Signes cliniques et manifestations pathologiques au cours des 4 dernières semaines

La quasi-totalité des nourrissons (98 %) avait présenté au moins un signe clinique au cours des 4 dernières semaines, et cette proportion était statistiquement plus élevée chez les utilisateurs de sucette (p = 0,036) :

  • Au moins un signe respiratoire (29 versus 22 %, p = 0,028) avec plus fréquemment des rhinites à répétition (21 versus 15 %, p = 0,015).
  • Au moins un signe digestif (88 % versus 84 %, p = 0,067) avec des vomissements dans 26 % des cas (versus 20 %, p = 0,032).

Opinions des parents et des médecins vis-à-vis de la sucette

Dans la très grande majorité des cas, les parents ont considéré la sucette comme étant assez utile (57 % des cas) ou très utile (36 %) (Fig. 3).

Figure 3 – Opinions des parents et des médecins vis-à-vis de la sucette (n = 1 372).

Les avis des médecins étaient partagés, entre médecins « pas du tout » ou « peu favorables » à la sucette (51 %) et médecins « assez » ou « très favorables » à son utilisation (49 %). Toutefois, la majorité des médecins a affirmé faire des recommandations aux parents sur l’utilisation de la sucette (parfois : 39 % ; souvent : 30 %).

En comparant les avis des parents et des médecins, on constate que leurs opinions étaient concordantes à l’exception de deux affirmations. Les parents pensaient que la sucette était préférable au pouce (66 %) alors que les médecins étaient moins souvent de cet avis (44 %). De même, les parents étaient majoritairement d’accord avec le fait que la sucette apaise les coliques (58 %) ce qui n’était pas le cas chez la majorité des médecins (48 %).

Facteurs explicatifs de l’utilisation de la sucette

Sur la base des caractéristiques des nourrissons, de leurs données familiales et environnementales et des caractéristiques des médecins, 3 facteurs prédictifs indépendants de l’utilisation de la sucette ont été mis en évidence :

  • L’alimentation du nourrisson, autre que l’allaitement maternel exclusif lors de l’inclusion (p < 0,0001 ; formule infantile exclusive versus allaitement maternel exclusif : OR = 3,14, IC 95 % [2,28 ; 4,31] ; allaitement mixte versus maternel exclusif : OR = 1,65, IC 95 % [1,04 ; 2,64]).
  • La naissance de l’enfant par césarienne (versus par voie basse : OR = 1,59, IC 95 % [1,03 ; 2,48] ; p = 0,0384).
  • La position du nourrisson dans la fratrie (du plus jeune à l’aîné ; OR = 1,18, IC 95 % [1,01 ; 1,37], p = 0,0386). Autrement dit, les aînés avaient plus de chance d’utiliser la sucette comparativement à leurs frères et soeurs.

Conclusions

Cette étude a tout d’abord montré la forte prédominance des nourrissons utilisateurs de sucette dans la population étudiée (86 %), en accord avec les données récentes de la littérature (2).
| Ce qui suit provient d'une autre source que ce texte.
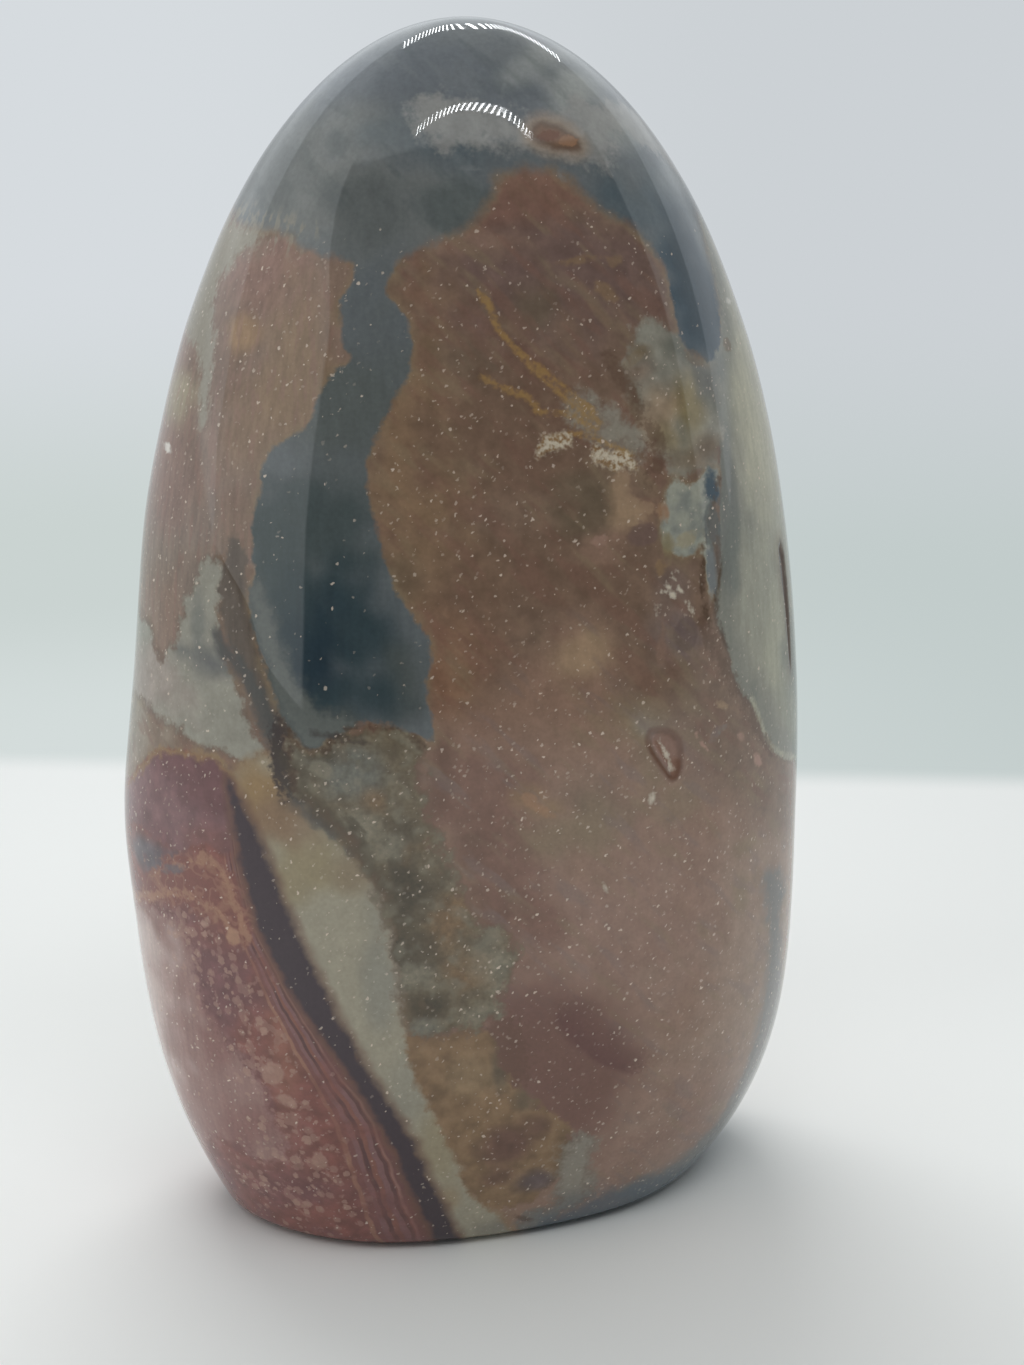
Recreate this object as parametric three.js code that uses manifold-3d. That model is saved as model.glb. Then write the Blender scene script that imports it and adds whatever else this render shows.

Trois facteurs prédictifs indépendants de l’utilisation de la sucette ont été identifiés chez ces nourrissons : une alimentation autre qu’un allaitement maternel exclusif, la naissance de l’enfant par césarienne et la position de l’enfant dans la fratrie (aîné ou enfant unique plus spécifiquement). En revanche, les antécédents et la symptomatologie récente des nourrissons, ainsi que les caractéristiques des parents et des médecins ne sont pas apparus comme étant déterminants dans l’usage ou non de la sucette par les nourrissons.

Les médecins étaient partagés entre cliniciens pas du tout ou peu favorables à la sucette (51 %) et médecins assez ou très favorables à son usage (49 %). De leur côté, les parents de nourrissons utilisateurs de sucette la considéraient comme étant assez ou très utile dans 93 % des cas. Globalement, les bénéfices et risques perçus par les médecins étaient cependant similaires à ceux des parents.

L’auteur déclare ne pas avoir de liens d’intérêts avec la rédaction de cet article.


  1. Nelson AM. A comprehensive review of evidence and current recommendations related to pacifier usage. Journal of Pediatric Nursing 2012 ; 27 : 690-9.
  2. Garbin CA, Garbin AJ, Martins RJ et al. Prevalence of non-nutritive sucking habits in preschoolers and parents’ perception of its relationship with malocclusions. Cien Saude Colet 2014 ; 19 : 553-8.